Louis XIV’s wedding was part church service, part a tour of France and part peace treaty (between France and Spain). There was music of all kinds every step of the way but, sadly, details are hard to come by. Thus, this so-attractive title and concept/programme are almost entirely speculative but nonetheless constitute an attractive and well-performed anthology of the kind of music heard in French royal circles c1660.

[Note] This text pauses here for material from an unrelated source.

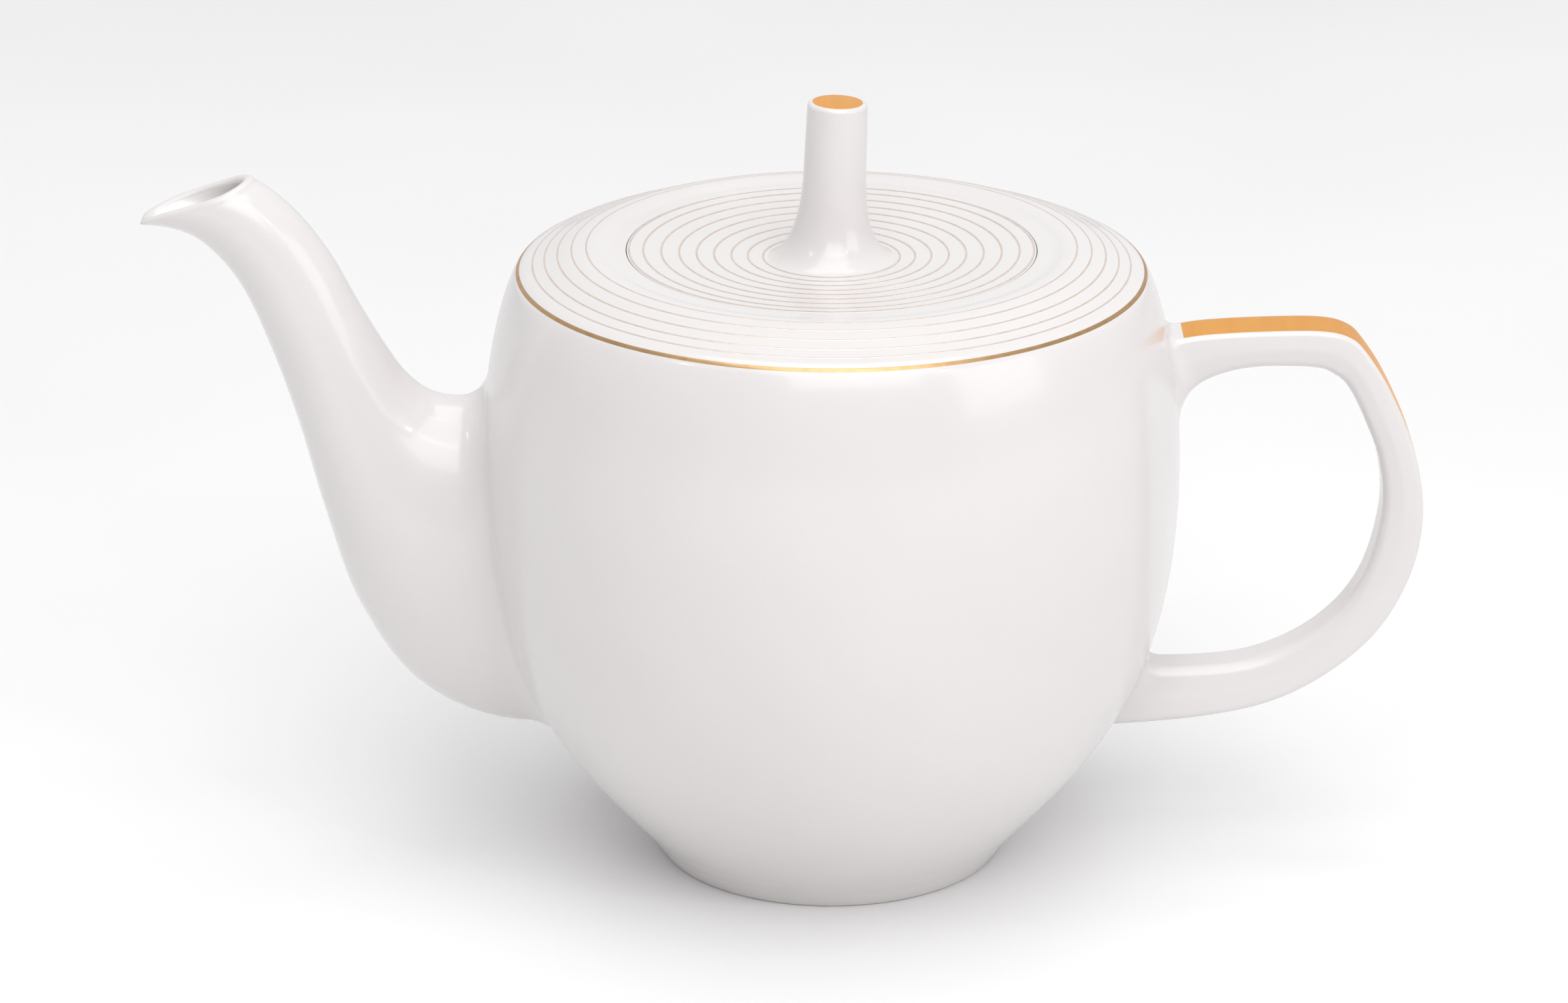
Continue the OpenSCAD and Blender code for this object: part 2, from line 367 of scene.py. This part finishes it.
belly_low = bezier([(neck_r, foot_h), (51.4, 22.7), (belly_r, 36.2), (belly_r, belly_z)], 44)
belly_high = bezier([(belly_r, belly_z), (belly_r, 91), (61.9, 108.3), (edge_r, edge_z)], 30)
shoulder = bezier([(edge_r, edge_z), (52.5, 116.2), (48.5, crest_z), (crest_r, crest_z)], 24)
roll = bezier([(crest_r, crest_z), (42, crest_z), (42, rim_z), (40, rim_z)], 12)
belly = np.vstack([belly_low, belly_high[1:]])


def edge_arc(radius=1.5):
    """The small round edge between belly and shoulder, and how many points it takes off each side."""
    def past(path):
        return next(i for i, p in enumerate(path) if np.linalg.norm(p - (edge_r, edge_z)) > radius)
    last, first = len(belly_high) - 1 - past(belly_high[::-1]), past(shoulder)
    a, b, corner = belly_high[last], shoulder[first], np.array([edge_r, edge_z])
    t = np.linspace(0, 1, 12)[1:-1, None]
    return last, first, (1 - t) ** 2 * a + 2 * t * (1 - t) * corner + t * t * b


last_high, first_shoulder, edge = edge_arc()
top_outline = np.vstack([belly_high[:last_high + 1], edge, shoulder[first_shoulder:], roll[1:],
                         rounded([roll[-1], (seat_r, rim_z, rim_round), (seat_r, ledge_z)])[1:-1]])


def belly_radius(z):
    """Radius of the pot's outer surface at a height below the shoulder."""
    return np.interp(z, belly[:, 1], belly[:, 0])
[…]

The two major works are both sacred. Lully’s Jubilate Deo is a magnificent setting of a text compiled from several psalms and can be definitely associated with the royal wedding. Its splendour of both material and construction is the more striking when one recalls that it is the composer’s earliest surviving sacred work. Sources record that the nuptial mass itself featured music by Italian composers. Rather perversely these are evoked by a Cavalli Magnificat from his 1656 publication. Fine though this is, could we not have had at least a taste of the elaborate mass that opens that volume?

I suggested above that the performance standard of this release is high. This is true, but, as always with this director, there are questions to be asked about the performance practice of almost every item, chiefly concerning instrumentation and ornamentation which strike me as being rather ‘help yourself’.